Do you have any suggestions or tips on how young animators can get their work seen? Is there any advice you can give for an aspiring animation student or artist trying to break into the business?
Get a LinkedIn profile and connect with recruiters, generally it’s part of their job to connect with potential employees and they will be happy to accept you. Get a Twitter account and follow who inspires you – it’s a great way to connect on a friendly level with Artists and Studios/Recruiters. Above all, the best thing to do for yourself is create a website (or blog). You can create a website through WordPress for free – so there’s no excuse.
Advise for breaking into the industry: Be professional and polite and respect people’s time, but don’t hold back on approaching someone and asking them questions – get to know people. Ask advise from people in the field you are interested in. Don’t be disheartened by negative responses or lack of any response at all. Even the most amazing artists go through the same thing. If you can, find yourself a Mentor and go to as many related events as you can – but make the most of them, talk to people! Carry business cards.
Any side projects you’re working on that you’d like to share details of?

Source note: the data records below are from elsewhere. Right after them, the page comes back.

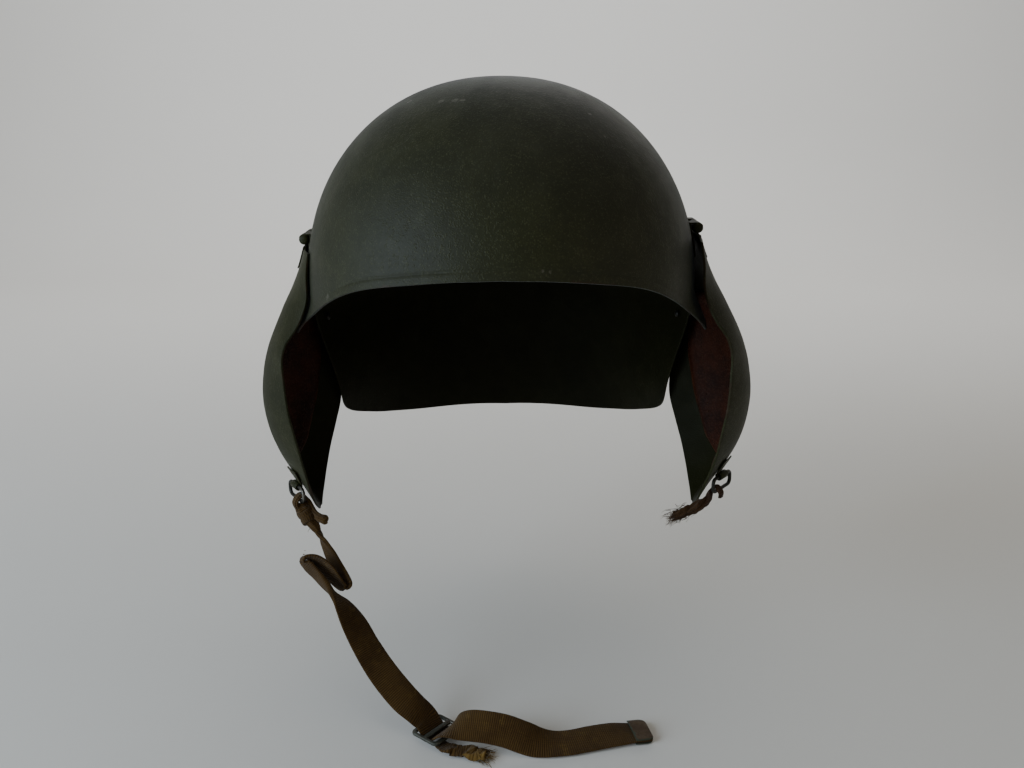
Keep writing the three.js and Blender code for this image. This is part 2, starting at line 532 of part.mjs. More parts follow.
function bailFrame(side) {
  const below = BAIL.below - side.lower;
  const [front, rear] = [always(BAIL.place - NEARBY.place), always(BAIL.place + NEARBY.place)];
  const patch = platePatch(below - NEARBY.below, below + NEARBY.below, front, rear, side);
  const normal = normalOf(patch, 0.5, 0.5);
  const centre = patch(0.5, 0.5).addScaledVector(normal, BAIL.standOff);
  const forward = patch(0, 0.5).sub(patch(1, 0.5)).setZ(0).normalize();
  forward.applyAxisAngle(new THREE.Vector3(0, 0, 1), -degToRad(side.bailTurn));
  const down = new THREE.Vector3(0, 0, -1);
  const across = new THREE.Vector3().crossVectors(forward, down).normalize();
  return { below, centre, forward, down, across };
}

// A rounded rectangle of wire that hangs from its upper bar
function bailGeometry(side) {
  const { centre, forward, down, across } = bailFrame(side);
  const { corner } = BAIL;
  const halfLength = BAIL.inner / 2 + BAIL.wire;
  const height = BAIL.drop + 2 * BAIL.wire;
  const outline = new THREE.Path();
  outline.moveTo(-halfLength + corner, 0);
  outline.lineTo(halfLength - corner, 0);
  outline.absarc(halfLength - corner, corner, corner, -Math.PI / 2, 0);
  outline.lineTo(halfLength, height - corner);
  outline.absarc(halfLength - corner, height - corner, corner, 0, Math.PI / 2);
  outline.lineTo(-halfLength + corner, height);
  outline.absarc(-halfLength + corner, height - corner, corner, Math.PI / 2, Math.PI);
  outline.lineTo(-halfLength, corner);
  outline.absarc(-halfLength + corner, corner, corner, Math.PI, 1.5 * Math.PI);
  const steps = 24;
  const sides = 6;
  const rings = [];
  for (let i = 0; i < steps; i += 1) {
    const at = outline.getPointAt(i / steps);
    const along = outline.getTangentAt(i / steps);
    const inward = new THREE.Vector2(-along.y, along.x);
    const ring = [];
    for (let j = 0; j < sides; j += 1) {
      const angle = (j / sides) * 2 * Math.PI;
      const inPlane = at.clone().addScaledVector(inward, BAIL.wire * Math.cos(angle));
      ring.push(centre.clone()
        .addScaledVector(forward, inPlane.x)
        .addScaledVector(down, inPlane.y)
        .addScaledVector(across, BAIL.wire * Math.sin(angle)));
    }
    rings.push(ring);
  }
  return tube(rings, true);
}

function lugGeometry(side) {
  const { below, centre, forward } = bailFrame(side);
  const share = LUG.width / 2 / Math.abs(plateCurves.frontY(below));
  const [front, rear] = [always(BAIL.place - share), always(BAIL.place + share)];
  const patch = platePatch(below - LUG.length, below - LUG.overlap, front, rear, side);
  const strip = slab(patch, 2, 3, LUG.clear, LUG.clear + LUG.thickness);
  const turn = new THREE.Quaternion().setFromUnitVectors(new THREE.Vector3(0, 1, 0), forward);
  const roll = (radius, length) => new THREE.CylinderGeometry(radius, radius, length, 12)
    .applyQuaternion(turn)
    .translate(centre.x, centre.y, centre.z);
  return cut(joined([strip, roll(LUG.eye, LUG.width)]), [roll(LUG.bore, LUG.width + 2 * PAST)]);
}

// Webbing

const BEVEL = 0.4;

// A ribbon along a table's rows: a flat section with bevelled edges, square to the way
function ribbonGeometry(rows) {
  const centres = rows.map((row) => new THREE.Vector3(row.x, row.y, row.z));
  const rings = rows.map((row, i) => {
    const before = centres[Math.max(i - 1, 0)];
    const after = centres[Math.min(i + 1, rows.length - 1)];
    const along = after.clone().sub(before).normalize();
    const across = new THREE.Vector3(row.acrossX, row.acrossY, row.acrossZ).projectOnPlane(along).normalize();
    const up = new THREE.Vector3().crossVectors(along, across);
    const [half, high] = [row.wide / 2, row.thick / 2];
    const bevel = BEVEL * high;
    const section = [
      [half - bevel, -high], [half, bevel - high], [half, high - bevel], [half - bevel, high],
      [bevel - half, high], [-half, high - bevel], [-half, bevel - high], [bevel - half, -high],
    ];
    return section.map(([a, b]) => centres[i].clone().addScaledVector(across, a).addScaledVector(up, b));
  });
  return tube(rings, false);
}

// Three-bar buckle: a plate with rounded corners and two slots, lying with its bars across the strap
function buckleMesh() {
  const { length, width, thickness, corner, endBar, middleBar, rail } = BUCKLE;
  const [halfX, halfY] = [length / 2 - corner, width / 2 - corner];
  const outline = new THREE.Shape();
  outline.absarc(halfX, halfY, corner, 0, Math.PI / 2);
  outline.absarc(-halfX, halfY, corner, Math.PI / 2, Math.PI);
  outline.absarc(-halfX, -halfY, corner, Math.PI, 1.5 * Math.PI);
  outline.absarc(halfX, -halfY, corner, 1.5 * Math.PI, 2 * Math.PI);
  const sheet = { depth: thickness, bevelEnabled: false, curveSegments: 3 };
  const plate = new THREE.ExtrudeGeometry(outline, sheet);
  const slot = length / 2 - endBar - middleBar / 2;
  const tools = [-1, 1].map((sign) => {
    const box = new THREE.BoxGeometry(slot, width - 2 * rail, thickness + 2 * PAST);
    return box.translate((sign * (middleBar + slot)) / 2, 0, 0);
  });
  const mesh = new THREE.Mesh(cut(plate.translate(0, 0, -thickness / 2), tools), buckleMetal);
  mesh.position.set(BUCKLE_PLACE.x, BUCKLE_PLACE.y, BUCKLE_PLACE.z);
  mesh.rotation.z = degToRad(BUCKLE_PLACE.turn);
  return mesh;
}

// Clip of thin sheet folded round the strap's end, in line with the strap's last rows
function clipMesh() {
  const { length, width, thickness, wall } = CLIP;
  const high = thickness / 2;
  const profile = new THREE.Shape([
    new THREE.Vector2(0, -high),
    new THREE.Vector2(length, -high),
    new THREE.Vector2(length, high),
    new THREE.Vector2(0, high),
    new THREE.Vector2(0, high - wall),
    new THREE.Vector2(length - wall, high - wall),
    new THREE.Vector2(length - wall, wall - high),
    new THREE.Vector2(0, wall - high),
  ]);
  const geometry = new THREE.ExtrudeGeometry(profile, { depth: width, bevelEnabled: false });
  const mesh = new THREE.Mesh(geometry.translate(0, 0, -width / 2), buckleMetal);
  const [mouth, end] = [STRAP.at(-3), STRAP.at(-1)].map((row) => new THREE.Vector3(row.x, row.y, row.z));
  const along = end.clone().sub(mouth).normalize();
  const { acrossX, acrossY, acrossZ } = STRAP.at(-1);
  const across = new THREE.Vector3(acrossX, acrossY, acrossZ).projectOnPlane(along).normalize();
  mesh.position.copy(mouth);
  const basis = new THREE.Matrix4().makeBasis(along, across.clone().cross(along), across);
  mesh.quaternion.setFromRotationMatrix(basis);
  return mesh;
}

// Temple studs on the shell's inner face, behind the ear cut-out

function studMesh(side) {
  const profile = [
    new THREE.Vector2(0, 0),
    new THREE.Vector2(STUD.radius, 0),
    new THREE.Vector2(STUD.radius * 0.86, STUD.height * 0.6),
    new THREE.Vector2(STUD.radius * 0.45, STUD.height * 0.95),
    new THREE.Vector2(0, STUD.height),
  ];
  const mesh = new THREE.Mesh(new THREE.LatheGeometry(profile, 12), wornSteel);
  const bearing = side.sign > 0 ? STUD.bearing : 360 - STUD.bearing;
  const inward = shellNormal(bearing, STUD.drop).negate();
  mesh.position.copy(shellPoint(bearing, STUD.drop)).addScaledVector(inward, STEEL + STUD.clear);
  mesh.quaternion.setFromUnitVectors(new THREE.Vector3(0, 1, 0), inward);
  return mesh;
}

// Assembly

const helmet = new THREE.Group();

function add(parent, name, geometry, material) {
  const mesh = new THREE.Mesh(geometry, material);
  mesh.name = name;
  parent.add(mesh);
  return mesh;
}

add(helmet, 'shell', shellGeometry(), paint);

for (const side of SIDES) {
  const hand = (geometry) => (side.sign > 0 ? geometry : mirrored(geometry));
  const stud = studMesh(side);
  stud.name = `temple_stud_${side.name}`;
  helmet.add(stud);

  const fixed = new THREE.Group();
  fixed.position.set(side.sign * HINGE.pinX, 0, STEEL - side.pinDrop);
  add(fixed, `hinge_shell_leaf_${side.name}`, hand(shellLeafGeometry(side)), paint);
  add(fixed, `hinge_pin_${side.name}`, pinGeometry(), paint);
  helmet.add(fixed);

  const moving = new THREE.Group();
  moving.position.copy(fixed.position);
  moving.rotation.y = degToRad(-side.sign * side.swing);
  add(moving, `ear_plate_${side.name}`, hand(plateGeometry(side)), paint);
  add(moving, `ear_pad_${side.name}`, hand(padGeometry(side)), leather);
  add(moving, `hinge_plate_leaf_${side.name}`, hand(plateLeafGeometry(side)), paint);
  add(moving, `bail_lug_${side.name}`, hand(lugGeometry(side)), paint);
  add(moving, `bail_${side.name}`, hand(bailGeometry(side)), wornSteel);
  helmet.add(moving);
}

add(helmet, 'chin_strap', ribbonGeometry(STRAP), webbing);
add(helmet, 'strap_tail', ribbonGeometry(TAIL), webbing);
add(helmet, 'strap_remnant', ribbonGeometry(REMNANT), redWebbing);
const buckle = buckleMesh();
buckle.name = 'strap_buckle';
const clip = clipMesh();
clip.name = 'strap_tip';
helmet.add(buckle, clip);

export default helmet;
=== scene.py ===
"""Steel flak helmet with hinged ear plates and a tied webbing chin strap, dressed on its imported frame.

Every table is in millimetres, +Z up, with the brow towards -Y and the wearer's left towards +X. Points become
metres where a mesh is made. Each sub-assembly is a class that holds its sizes, builds its surfaces as whole
numpy arrays and dresses them with its finish.
"""

import logging
import math
from dataclasses import dataclass, field
from enum import Enum
from typing import Any, Optional, Sequence

import bpy
import numpy as np
from mathutils import Matrix

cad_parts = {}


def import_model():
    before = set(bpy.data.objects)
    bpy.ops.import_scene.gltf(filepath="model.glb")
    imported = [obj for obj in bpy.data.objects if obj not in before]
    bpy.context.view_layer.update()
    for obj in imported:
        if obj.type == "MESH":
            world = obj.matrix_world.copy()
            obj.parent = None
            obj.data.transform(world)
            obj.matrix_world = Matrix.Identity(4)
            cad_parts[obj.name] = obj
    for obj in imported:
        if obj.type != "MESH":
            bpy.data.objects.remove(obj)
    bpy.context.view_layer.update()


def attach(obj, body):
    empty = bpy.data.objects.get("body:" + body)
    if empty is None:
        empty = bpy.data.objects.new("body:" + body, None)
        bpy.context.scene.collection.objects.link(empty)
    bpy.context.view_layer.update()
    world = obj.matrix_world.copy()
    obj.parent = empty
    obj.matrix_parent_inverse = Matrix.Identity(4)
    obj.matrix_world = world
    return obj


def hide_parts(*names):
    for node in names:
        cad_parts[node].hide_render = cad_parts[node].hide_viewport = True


Array = np.ndarray
Material, Piece, Socket, Tree = bpy.types.Material, bpy.types.Object, bpy.types.NodeSocket, bpy.types.NodeTree
Colour = tuple[float, float, float]
Point = tuple[float, float, float]

MM = 0.001
STEEL = 1.3
GAP = 0.3
FLOOR_Z = -391.3
FULL_TURN = 2 * math.pi
FAR_FROM_EDGE = 50.0
SHARP_ANGLE = 40
ALONG_PIN = np.array([0, 1, 0])
SENSOR_WIDTH = 36
LOG = logging.getLogger("helmet")


class Body(Enum):
    """The rigid bodies that pieces ride on."""

    HELMET = "helmet"
    LEFT_PLATE = "left_plate"


class Slot(Enum):
    """The record's material slots."""

    PAINT = "paint"
    WORN_STEEL = "worn_steel"
    LEATHER = "leather"
    WEBBING = "webbing"
    RED_WEBBING = "red_webbing"
    BUCKLE_METAL = "buckle_metal"


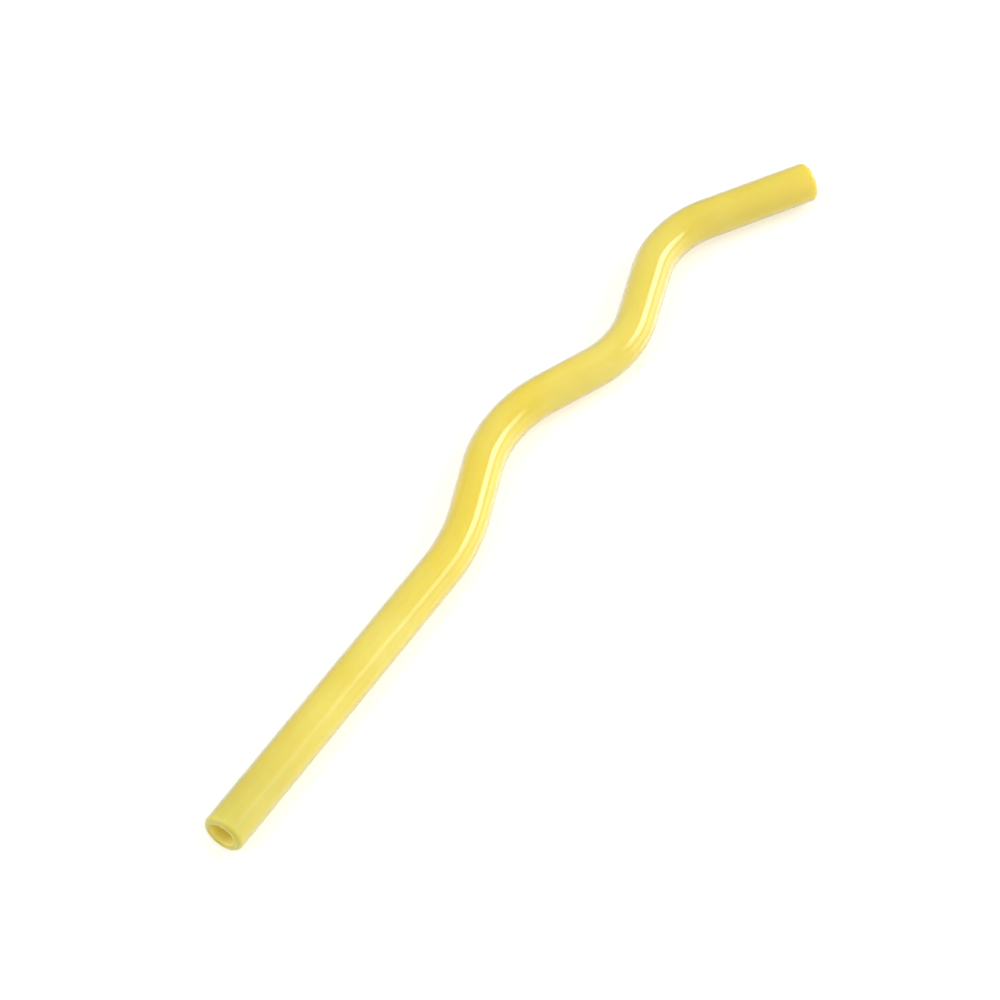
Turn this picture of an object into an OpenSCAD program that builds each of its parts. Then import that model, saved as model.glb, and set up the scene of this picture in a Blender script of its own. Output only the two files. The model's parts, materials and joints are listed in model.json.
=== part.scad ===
// Wavy drinking straw: one length of glass tube, bent four times in one plane and polished at both ends.
// It lies flat, as it comes to rest: the bends are in the XY plane and the tube's underside touches z = 0.
// The long straight leg runs along +X from its mouth, and the short drinking end is at the +X side.

/* [Tube] */
// Outside diameter of the glass tube
tube_d = 8; // [7:0.5:12]
// Thickness of the tube's wall
wall_t = 1.5; // [1.2:0.1:1.6]
// Radius of the outer corner of each flame-polished rim
lip_out_r = 1; // [0.8:0.1:1.1]

/* [Leg] */
// Length of the straight leg, from its mouth to the first bend
leg_l = 68.5; // [40:0.5:140]

/* [First bend, to the left] */
// Angle that the tube turns through
bend_1_deg = 21; // [12:0.5:40]
// Radius of the bend, to the middle of the tube
bend_1_r = 41; // [16:1:60]
// Straight length after the bend
run_1_l = 11; // [2:0.5:30]

/* [Second bend, to the right] */
// Angle that the tube turns through
bend_2_deg = 43.5; // [25:0.5:60]
// Radius of the bend, to the middle of the tube
bend_2_r = 30; // [16:1:60]
// Straight length after the bend
run_2_l = 11; // [2:0.5:30]

/* [Third bend, to the left] */
// Angle that the tube turns through
bend_3_deg = 41; // [25:0.5:60]
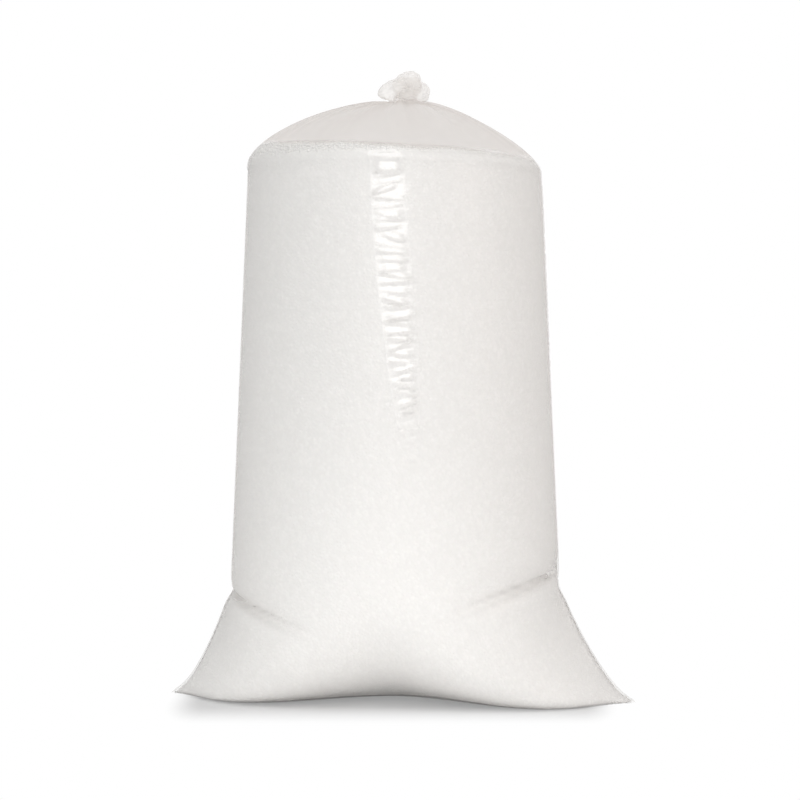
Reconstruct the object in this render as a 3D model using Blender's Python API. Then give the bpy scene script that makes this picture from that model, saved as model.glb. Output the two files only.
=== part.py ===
"""A clear polythene bag of expanded polystyrene beads, standing on its welded bottom.

The bag is one length of blown film tube. A straight weld closes its bottom, so the two bottom
corners stand out left and right as flat pointed ears. The beads fill it to the shoulder. Above
them the empty film gathers into pleats, and an overhand knot in the film itself closes the top.

Metres, +Z up. The origin is on the floor, midway between the two ears. The weld runs along X.
"""

import math

import bmesh
import bpy
from mathutils import Vector

# The film tube
FILM_THICKNESS = 0.00007  # heavy duty blown film, 70 microns
LAY_FLAT_WIDTH = 0.770  # half the girth of the tube
WELD_LENGTH = 0.760  # ear tip to ear tip

# The bottom, from the weld up to where the tube is round
BASE_HEIGHT = 0.205
BASE_HALF_WIDTH = 0.2715
BASE_RISE = 0.104  # how early the middle of the wall turns upright
UNDERSIDE_REACH = 0.105  # how far the underside runs out level before it turns up
FLOOR_PRESS = 0.005  # how much of the rounded underside the weight flattens on the floor
MID_ARCH = 0.008  # the middle of the weld is lifted off the floor
MID_ARCH_REACH = 0.209
TIP_LIFT = 0.002
TIP_LIFT_REACH = 0.061
EAR_EDGE_FADE = 6  # the higher this is, the nearer the ear's edge form stays to the edge
EAR_FLARE = 0.031  # how far the ear's edge runs in from the tip before it climbs
EAR_FLARE_RISE = 0.024
EAR_END = 0.011  # the ear's end stands this much fuller than a point
EAR_END_RUN = 0.055  # as a share of the way up to the body
EAR_TOP_SWEEP = 0.072  # how steeply the ear's edge comes up into the body
EAR_TOP_BULGE = 0.014
LOBE_REACH = 0.116  # extra level underside where the ears stand on the floor
LOBE_DROP = 0.145
LOBE_SPREAD = 0.7  # the smaller this is, the nearer the lobes come to the ear tips

# The body, and the empty dome above the beads
BODY_SHIFT = -0.0095  # the body stands a little left of the ears' middle
SHOULDER_HEIGHT = 0.865
SHOULDER_HALF_WIDTH = 0.2405
DOME_RISE = 0.112  # from the shoulder to the neck
DOME_CORNER = 0.043  # how far the wall goes on upright past the shoulder
DOME_FLAT = 0.100  # how far the top runs level out from the neck
DOME_LEAN = -0.015
PLEAT_DEPTH = 0.0024
PLEATS_START = 0.45  # how far up the dome the pleats have their full depth

# The neck, the overhand knot and its tail, in radii of the gathered film from the dome's top
GATHER_TIGHTNESS = 0.92  # how much of the gathered neck is film
NECK = Vector((0.16, 0.49, 0.0))
NECK_RUN = 0.8  # the neck starts straight up
KNOT_MIDDLE = Vector((1.89, -1.31, 3.69))
KNOT_SPREAD = Vector((1.84, 2.13, 1.30))
KNOT_TURN = math.radians(-60)
KNOT_START = -math.pi + 0.80
KNOT_END = math.pi - 0.58
TAIL = (Vector((-3.20, -2.21, 2.79)), Vector((-3.77, -1.97, 0.90)))
TAIL_FLARE = 0.003
TAIL_FLARE_START = 0.86  # as a share of the knot's path
ROPE_RIB = 0.0005
BORE_RADIUS = 0.0014  # the fine channel that is left through the gathered film
NECK_LINING = 0.0004  # the wall at the neck and round the tail's mouth
EDGE_TUCK = 0.0015  # how far in from the ears' edges the two plies are one

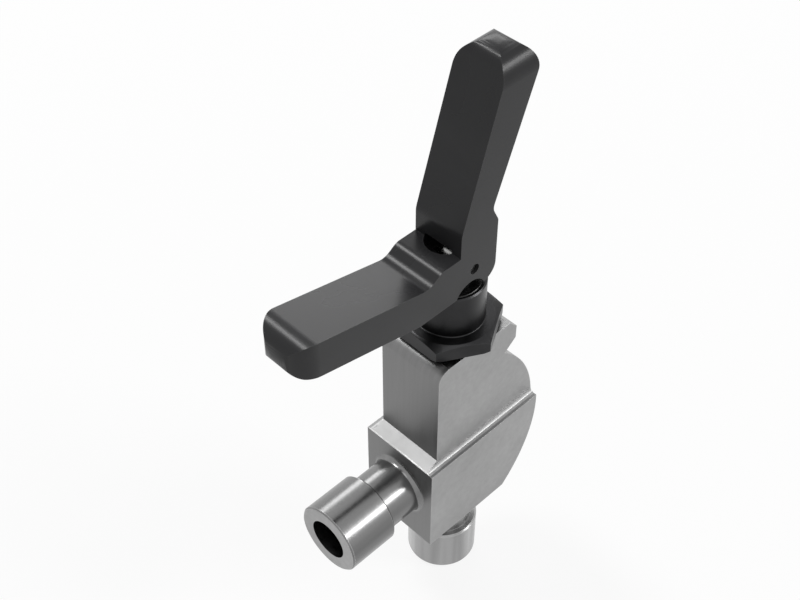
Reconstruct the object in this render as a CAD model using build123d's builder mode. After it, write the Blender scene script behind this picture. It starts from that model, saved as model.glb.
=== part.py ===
from build123d import *
from math import cos, radians, sin, sqrt, tan
import os

# Fuel toggle valve. Millimetres, +Z up along the stem.
# The origin is the centre of the lower pipe end's face. The side pipe end
# points to -X, and the handle swings about the Y direction.

# Pipe ends
port_reach = 30.2
port_head_radius = 6.85
port_head_length = 10.3
port_neck_radius = 5.6
port_bore_radius = 4.0
port_edge = 0.3
neck_fillet = 0.7

# Body, with heights above or below the side port's axis
lower_half_thickness = 8.35
upper_half_thickness = 6.9
lower_front = 12.2
upper_front = 9.55
body_drop = 11.5
body_rise = 33.3
ledge_low = 9.15
ledge_high = 10.55
ledge_fillet = 0.6
back_radius = 25.5
back_centre_x = -9.4
back_centre_rise = 7.1
boss_half_width = 10.0
boss_undercut_depth = 2.65
boss_side_drop = 4.8
boss_edge = 1.9
crown_fillet = 2.4

# Chamber, seat and bonnet bore in the body
seat_drop = 5.2
seat_lip_height = 1.0
seat_lip_radius = 3.2
orifice_radius = 2.3
orifice_length = 3.8
drill_angle = 118
chamber_radius = 4.7
side_bore_depth = 19.6
side_passage_radius = 2.6
bonnet_bore_radius = 5.5
bonnet_step_rise = 15.5
mouth_chamfer = 0.5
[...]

Yes! I’ve recently started an Animation Podcast called Toon Talks Podcast. It came about due to my Mentors and people in the industry who had been so generous with their time and knowledge. I felt like it was my time to Pay it Forward. The whole show is basically recorded conversations with animation professionals and asking their advise on animation and the industry. Current guests include Irish animators Jason Ryan (Disney) and Mícheál Kiely (Blur) as well as Mark Henn (Disney), Tal Shwarzman (Pixar) Sergio Pablos (well known for his work on Doppler from Treasure Planet) to name a few! I’m trying to keep up with one show a month… but sometimes work/studies etc get in the way. I am a huge fan of The Animation Podcast and Speaking of Animation as well as Splinedoctor’s Splinecast, they are all big inspirations for me.